(I’m documenting our path to adopting two awesome older kids from foster care so you can consider it, too.)
***
It’s been awhile. You’re waiting. MAPP class is finished, the dates for your home study interviews are on the calendar, and your home is bedazzled with seasonally appropriate decor…and fruit. Always lots of fruit. (Because fruit = good parenting ability)
You’ve read all the books you can find on adoption. You’ve highlighted and taken notes on things like attachment, bonding, discipline, affection, scheduling and structure. You’ve moved your bedroom upstairs, and built a wall in the living room where there used to be a door. You’ve replaced the desk in your office with a twin bed.
You’ve done all the things.
Each week you go to the library to look at the MARE adoption book to see if there are any new profiles. It’s so hard to prepare for this change having no idea who these kids will be. You’re desperate for one of these pictures to jump out at you and say, “Hello! We’re the ones!!!” You boil with frustration when the updates are behind. You somehow fend off the urge to yell at the librarians (by which you really mean speak in a soft but pointed tone because volume is just not your thing) that “HELLO? Filing the updated listings might be the MOST IMPORTANT THING YOU DO ALL MONTH because these are CHILDREN waiting for FAMILIES! Their pictures should not sit in your to-do pile for this long!!!”
You might be a little overwrought.
Each time this happens, you remember this: God makes families. It’s His division in the grand scheme of labor. No librarian can screw up God’s plan for a child, right? That’s just silly, and far too much pressure to put on these awesome people.
And every once in a while, you panic. What on earth are you THINKING, auditioning to bring two or three strangers to live with you? Small, traumatized people who will need you for everything? How will you do that? How will you adjust from having too much time to having no time at all?
When this happens, you make it a point to read and sleep, figuring that the minute you get kids you can kiss both of those beloved activities goodbye for at least a decade. (You will be SO relieved a few months later when you realize that this is not true. You’ll seriously think, “Hey look! I’m reading!” or “Omigosh, I’m not overtired!” Or at least, “Sure I’m exhausted, but it’s because I stayed up late watching NCIS last night after the kids went to bed…”)

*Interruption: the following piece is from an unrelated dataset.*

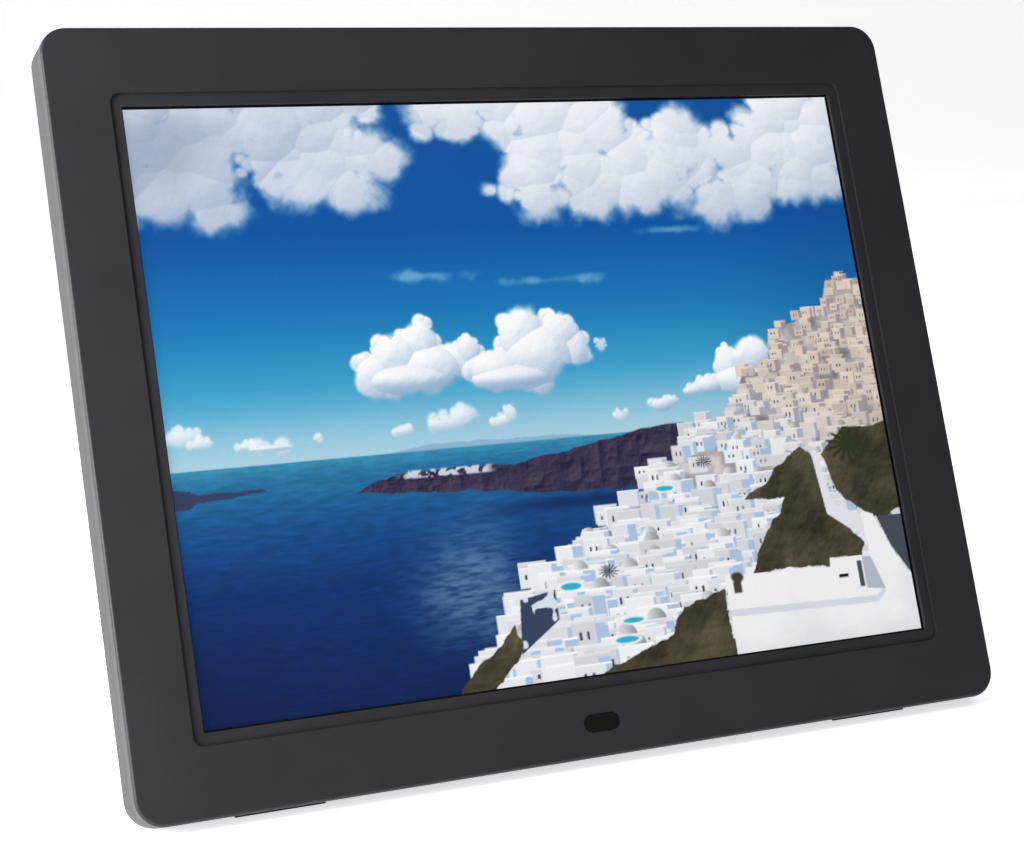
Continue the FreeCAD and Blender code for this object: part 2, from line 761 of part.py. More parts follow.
def make_receiver():
    """Window in the lower rim, and the receiver on its small board behind it."""
    window = new_body("receiver_window")
    seat = "face_thickness + stack_gap"
    pad(window, "window_sink", seat, lambda sketch: stadium(
        sketch, "0", "window_height", "window_half", "window_radius"))
    pad(window, seat, f"{seat} + flange_thickness", lambda sketch: stadium(
        sketch, "0", "window_height", "window_half", "window_radius + window_flange"))
    finish(window)
    board = new_body("receiver_board")
    back = "receiver_board_depth + driver_thickness"
    pad(board, "receiver_board_depth", back, lambda sketch: rectangle(
        sketch, "-receiver_board_half", "receiver_board_half",
        "window_height - receiver_board_height", "window_height + receiver_board_height"))
    pocket(board, f"receiver_board_depth - {OVERRUN}", f"{back} + {OVERRUN}",
           circles(RECEIVER_SCREWS, "screw_radius + hole_gap"))
    finish(board)
    front = "receiver_board_depth - receiver_depth"
    block = box("receiver_block", ("-receiver_width / 2", "receiver_width / 2"),
                (f"{front} + receiver_width / 6", "receiver_board_depth"),
                ("window_height - receiver_height / 2", "window_height + receiver_height / 2"))
    dome = cylinder("receiver_dome", "receiver_width / 2 - hole_gap",
                    ("0", front, "window_height"), "receiver_width / 3")
    finish(fuse("remote_receiver", [block, dome]))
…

The distance between where you are and we’re you’re going feels both hopelessly far and overwhelmingly near. Surely you’re bananas to even consider this. But bananas is better than bored. And you’ve been bored for a long time. When you read the Bible, you don’t see a single passage that says, “And then Jesus and his disciples hung around for a few years, shopping and eating and perfecting their decor to make sure it represented who they were as individuals. They bought nice cars and rooted for local sports teams, while spending hours talking over various ideas and philosophies, pondering the meaning of life…” Nope. Jesus & his team did stuff. They helped people. They saw miracles, hints of God’s Heavenly Kingdom coming here to earth. Now he’s calling you to do stuff, to rise to the occasion and trust in things you can’t yet see.
You spend a lot of time running around your neighborhood, trying to burn off adrenaline and fend off stress. Things tend to work out, you tell yourself, quoting your most easygoing friend from law school. They just do. You run fast down a hill, trying to believe it.